If the movie is successful enough to get them to restart the series (my preferred outcome) it might be amusing if they establish that the Alliance system is five to six hundred light years from Earth and they are starting to detect 20th century radio and TV broadcasts. I expect westerns like Bonanza would be popular.

With a big habitable zone, several gas-giant planets with orbits at different places in the habitable zone, each with a dozen or two moons big enough to be worth terraforming, plus maybe some binary planets in the zone (think of our Earth-Moon system, only with the two having closer to the same mass) and you’ve got yourself a decent Firefly-verse, with core planets and worlds out there on the fringe where former Independents would have a chance to operate under the Alliance’s radar.

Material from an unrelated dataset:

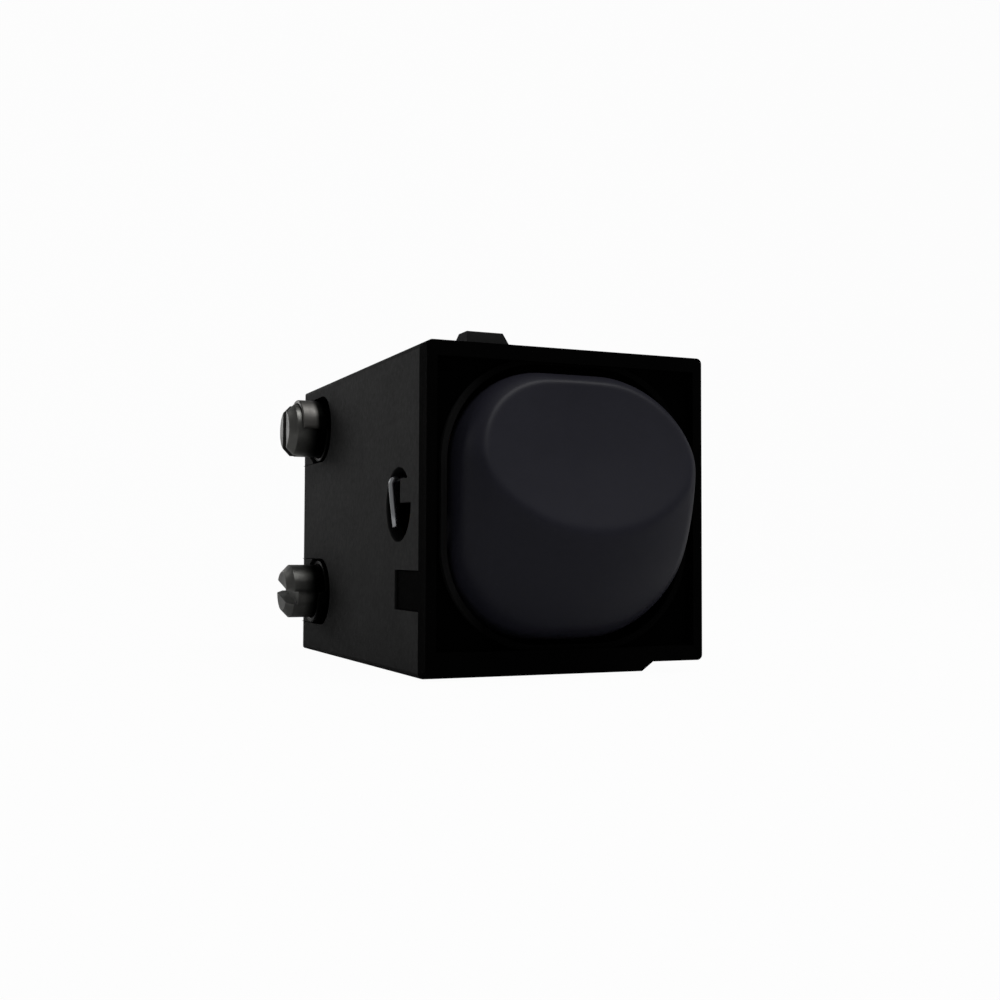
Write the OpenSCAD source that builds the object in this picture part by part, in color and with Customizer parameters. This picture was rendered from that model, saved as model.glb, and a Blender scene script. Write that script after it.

The terraforming technology of the Firefly-verse, amazing as it might be, also involved a large input of unskilled human labor, per the bar conversation at the beginning of Shindig.

That is pretty amazing on a planet or even moon scale. Did you have a couple hundred guys smashing up rocks? :slight_smile: What did they say?

For one thing, if you have relatively cheap and simple (i.e. capable of being obtained and run by a scruffy little band operating under the radar) FTL, it’s hard to explain why “Earth that was” isn’t being regularly revisited for salvage of valuable artifacts, etc.

Not really. Earth was “used up.” Humans have amazing terraforming technology, so to “use up” the Earth to the extent that you couldn’t revive it using your amazing terraforming technology, Earth would have to be a pretty thoroughly burnt-out husk. and for them to not have terraformed Venus, Mars, the Moon, and the assorted moons of Jupiter & Saturn, I’m guessing the whole solar system must be an unusable husk.

Or, by “used up” the humans of the Firefly 'verse are just retelling a mythology about why the Chinese & US governments sent humans out to colonize a different solar system. Perhaps Earth is still out there somewhere, doing just fine.

I’d go with that. The analogy of Europe and “New World”.